• _To do_
Locate and copy all lines bearing the word "scene".

····················

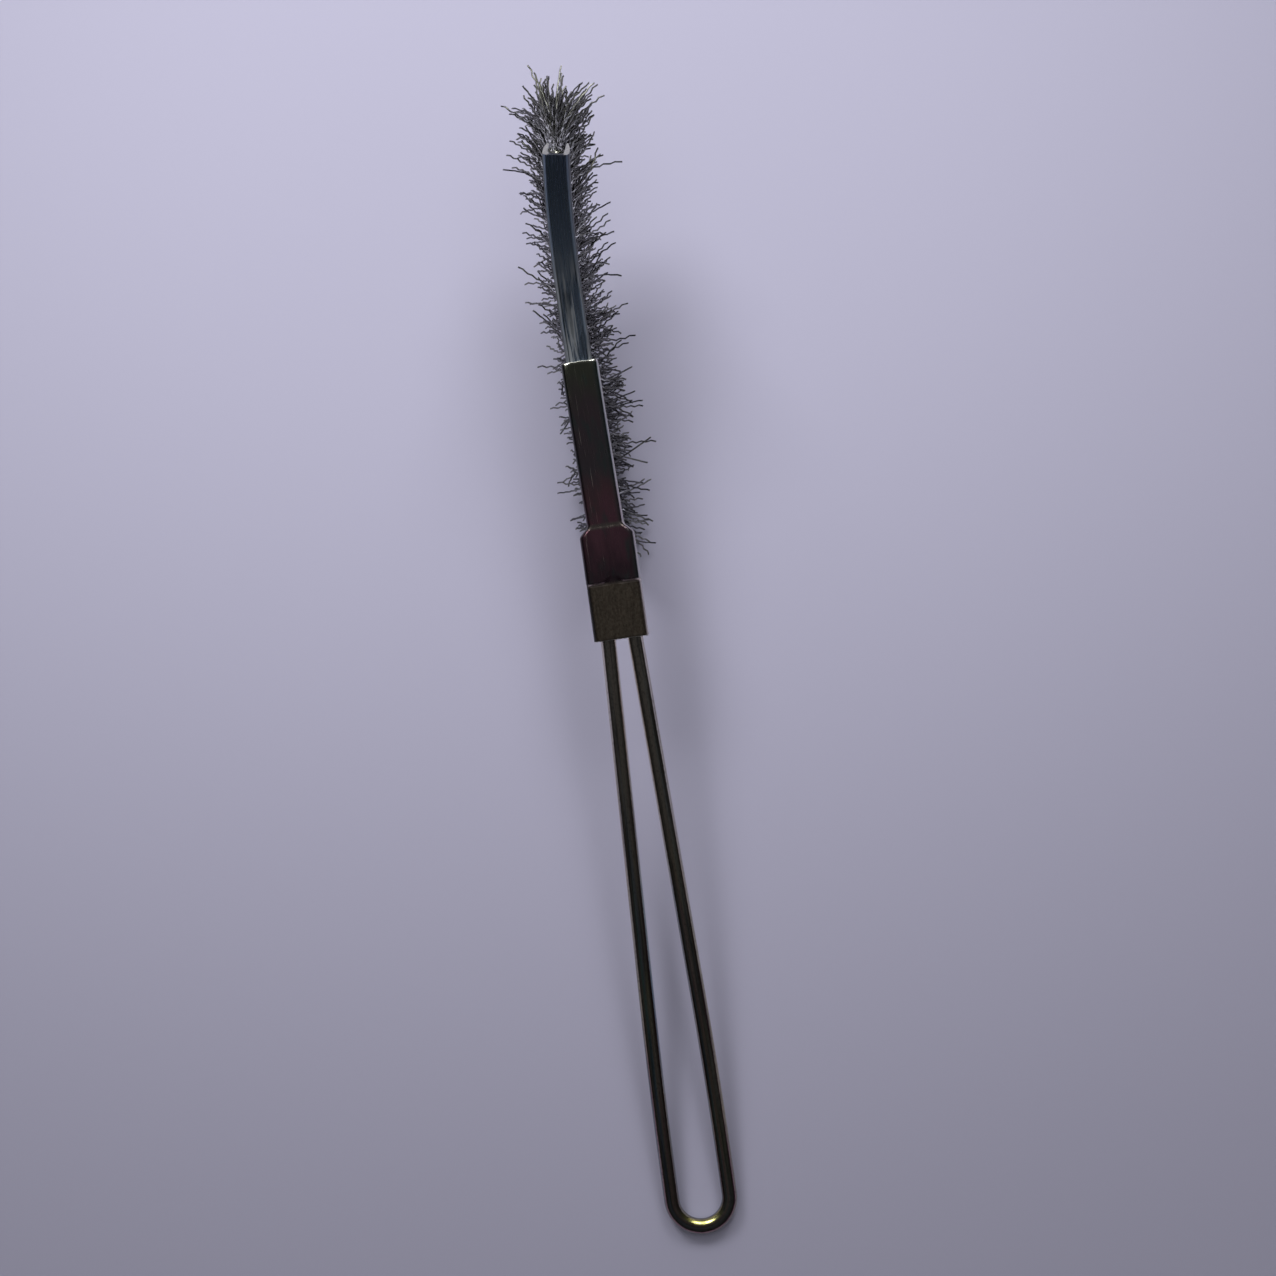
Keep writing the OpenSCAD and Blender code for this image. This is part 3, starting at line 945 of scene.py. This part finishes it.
    # lean at both ends of the strip, then the strip's own slope
    near_rear = n.over(n.larger(n.minus(n["rear_fan"], s), 0.0), n["rear_fan"])
    lean = n.times(n["tip_lean"], n.power(near_tip, 2.0))
    lean = n.minus(lean, n.times(n["rear_lean"], n.power(near_rear, 2.0)))
    slope = n.over(n.larger(n.minus(s, n["straight"]), 0.0), n["bend_radius"])

    def turned(vector, angle):
        values = {"Vector": vector, "Angle": angle}
        return n.add("ShaderNodeVectorRotate", values, rotation_type="X_AXIS").outputs[0]

    def moved(vector, offset):
        return n.add("ShaderNodeVectorMath", {0: vector, 1: offset}, operation="ADD").outputs[0]

    local = turned(n.vector(x, y, z), lean)
    local = moved(local, n.vector(0.0, 0.0, n.times(n["core_depth"], -1.0)))
    local = turned(local, slope)
    root_y = n.times(n["bend_radius"], n.math("SINE", slope))
    root_y = n.plus(root_y, n.smaller(s, n["straight"]))
    root_z = n.times(n["bend_radius"], n.minus(1.0, n.math("COSINE", slope)))
    reach = n.power(n.over(s, n["strip_length"]), 4.0)
    root_x = n.plus(n.times(s, n["set_lean"]), n.times(reach, n["set_tip"]))
    local = moved(local, n.vector(root_x, root_y, root_z))

    shaped = n.add("GeometryNodeSetPosition", {"Geometry": lines, "Position": local}).outputs[0]
    tinted = n.add(
        "GeometryNodeStoreNamedAttribute",
        {"Geometry": shaped, "Name": "tint", "Value": n.random(n["shine"], 1.0, wire, 40)},
        data_type="FLOAT",
    ).outputs[0]
    unrolled = n.vector(wire, n.random(0.0, 50.0, wire, 41), point)
    marked = n.add(
        "GeometryNodeStoreNamedAttribute",
        {"Geometry": tinted, "Name": "unrolled", "Value": unrolled},
        data_type="FLOAT_VECTOR",
    ).outputs[0]
    curves = n.add("GeometryNodeMeshToCurve", {"Mesh": marked}).outputs[0]
    # a three-sided tube looks as wide as the round wire when its corners lie a quarter further out
    corner = n.times(n["wire_radius"], 1.25)
    section = n.add("GeometryNodeCurvePrimitiveCircle", {"Resolution": 3, "Radius": corner})
    tubes = n.add(
        "GeometryNodeCurveToMesh",
        {"Curve": curves, "Profile Curve": section.outputs[0], "Fill Caps": True},
    ).outputs[0]
    in_place = n.add(
        "GeometryNodeTransform",
        {"Geometry": tubes, "Translation": n["placing"], "Rotation": n["turning"]},
    )
    return n.finish(in_place.outputs[0])


ON_OPEN_STRIP = dict(
    count=150, shine=0.0, splay_mean=0.23, splay_bias=0.05, tuft_spread=0.11, stray=0.8
)
IN_FERRULE = dict(
    count=130, shine=0.0, splay_mean=0.16, splay_bias=0.08, tuft_spread=0.15, stray=0.8
)
# painted light: the wires at the tip take only the lighter tints, so they look lit and carry more painted
# glints
AT_TIP = dict(
    count=230, shine=0.5, splay_mean=0.19, splay_bias=0.05, tuft_spread=0.11, stray=0.45
)

bristle_tree = bristle_nodes()
bristle_material = bristle_steel()

for g in range(GROUPS):
    at_tip = g >= GROUPS - 2
    in_ferrule = (g + 0.5) * GROUP_LEN < FRONT_LEN
    group = shape_from(
        f"crimped_bristles_{g + 1:02d}",
        bristle_tree,
        bpy.data.meshes.new("bristle_base"),
        **(AT_TIP if at_tip else IN_FERRULE if in_ferrule else ON_OPEN_STRIP),
        start=(FIRST_WIRE + g * GROUP_LEN) * MM,
        end=(FIRST_WIRE + (g + 1) * GROUP_LEN) * MM,
        placing=tuple(STRIP.translation),
        turning=tuple(STRIP.to_euler()),
        seed=g * 50 + 1,
        material=bristle_material,
    )
    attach(group, "root")
    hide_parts(f"bristles_{g + 1:02d}")

# ---- floor, light and camera ----

FLOOR_SIZE = 3.0
FLOOR_COLOUR = (0.582, 0.572, 0.757)
LIGHTEST = (0.0, 0.12, 0.0)         # where the floor is lightest
OVAL = (0.8, 1.0, 1.0)              # the shading reaches further to the sides

LENS = 56.43
CAMERA_TURN = (10.48, 2.71, -7.69)  # degrees
CAMERA_TARGET = (2.95, 3.0, 13.0)   # millimetres
CAMERA_DISTANCE = 396.5


def pale_floor():
    """Pale board with painted light: lighter behind the brush tip and darker towards its far corners"""
    material = bpy.data.materials.new("pale_floor")
    material.use_nodes = True
    nodes = Nodes(material.node_tree)
    place = nodes.add("ShaderNodeTexCoord").outputs["Object"]
    centred = nodes.add("ShaderNodeVectorMath", {0: place, 1: LIGHTEST}, operation="SUBTRACT").outputs[0]
    oval = nodes.add("ShaderNodeVectorMath", {0: centred, 1: OVAL}, operation="MULTIPLY").outputs[0]
    distance = nodes.add("ShaderNodeVectorMath", {0: oval}, operation="LENGTH").outputs["Value"]
    shade = nodes.add(
        "ShaderNodeMapRange",
        {"Value": distance, "From Min": 0.04, "From Max": 0.30, "To Min": 1.05, "To Max": 0.665},
        interpolation_type="SMOOTHSTEP",
    ).outputs[0]
    tint = nodes.add("ShaderNodeVectorMath", {0: FLOOR_COLOUR, "Scale": shade}, operation="SCALE")
    shader = material.node_tree.nodes["Principled BSDF"]
    nodes.put(shader.inputs["Base Color"], tint.outputs[0])
    shader.inputs["Roughness"].default_value = 0.7
    shader.inputs["Specular IOR Level"].default_value = 0.2
    return material


def make_floor():
    half = FLOOR_SIZE / 2
    corners = [(-half, -half, 0), (half, -half, 0), (half, half, 0), (-half, half, 0)]
    mesh = bpy.data.meshes.new("floor")
    mesh.from_pydata(corners, [], [(0, 1, 2, 3)])
    mesh.materials.append(pale_floor())
    floor = bpy.data.objects.new("floor", mesh)
    bpy.context.scene.collection.objects.link(floor)


def soft_light(name, azimuth, elevation, distance, size, power):
    """A soft box that faces the brush. Azimuth is from +Y, towards +X"""
    light = bpy.data.lights.new(name, "AREA")
    light.shape = "RECTANGLE"
    light.size, light.size_y = size
    light.energy = power
    light.color = (1.0, 0.99, 0.97)
    lamp = bpy.data.objects.new(name, light)
    a, e = math.radians(azimuth), math.radians(elevation)
    toward = Vector((math.sin(a) * math.cos(e), math.cos(a) * math.cos(e), math.sin(e)))
    lamp.location = toward * distance
    lamp.rotation_euler = toward.to_track_quat("Z", "Y").to_euler()
    bpy.context.scene.collection.objects.link(lamp)
    return lamp


def dim_surroundings():
    """A dim, slightly blue room, darker towards the horizon, with a plain pale wall behind the floor"""
    world = bpy.data.worlds.new("dim_room")
    world.use_nodes = True
    nodes = Nodes(world.node_tree)
    toward = nodes.add("ShaderNodeTexCoord").outputs["Generated"]
    height = nodes.parts(toward)["Z"]
    strength = nodes.add(
        "ShaderNodeMapRange",
        {"Value": height, "From Min": 0.0, "From Max": 0.8, "To Min": 0.005, "To Max": 0.041},
    ).outputs[0]
    seen = nodes.add("ShaderNodeLightPath").outputs["Is Camera Ray"]
    strength = nodes.larger(strength, nodes.times(seen, 0.42))
    background = world.node_tree.nodes["Background"]
    background.inputs["Color"].default_value = (0.94, 0.95, 1.0, 1.0)
    nodes.put(background.inputs["Strength"], strength)
    bpy.context.scene.world = world


def make_camera():
    """Above the handle's side, a little to the right, turned so that the brush leans to the left"""
    data = bpy.data.cameras.new("camera")
    data.sensor_width = 36.0
    data.lens = LENS
    camera = bpy.data.objects.new("camera", data)
    turn = Euler([math.radians(angle) for angle in CAMERA_TURN], "XYZ")
    target = Vector(CAMERA_TARGET) * MM
    camera.location = target + turn.to_matrix() @ Vector((0, 0, CAMERA_DISTANCE * MM))
    camera.rotation_euler = turn
    bpy.context.scene.collection.objects.link(camera)
    bpy.context.scene.camera = camera


make_floor()
dim_surroundings()
soft_light("left_window", azimuth=-26, elevation=45, distance=0.62, size=(0.19, 0.19), power=1.11)
soft_light("right_window", azimuth=26, elevation=45, distance=0.62, size=(0.19, 0.19), power=0.70)
soft_light("far_wall", azimuth=0, elevation=36, distance=0.80, size=(0.85, 0.50), power=1.40)
ceiling = soft_light("ceiling", azimuth=0, elevation=82, distance=1.1, size=(1.2, 1.2), power=3.9)
ceiling.visible_glossy = False
make_camera()
bpy.context.scene.view_settings.view_transform = "Standard"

····················

• _Output of the exercise_
Keep writing the OpenSCAD and Blender code for this image. This is part 3, starting at line 945 of scene.py. This part finishes it.
    bpy.context.scene.collection.objects.link(floor)
    bpy.context.scene.collection.objects.link(lamp)
    bpy.context.scene.world = world
    bpy.context.scene.collection.objects.link(camera)
    bpy.context.scene.camera = camera
bpy.context.scene.view_settings.view_transform = "Standard"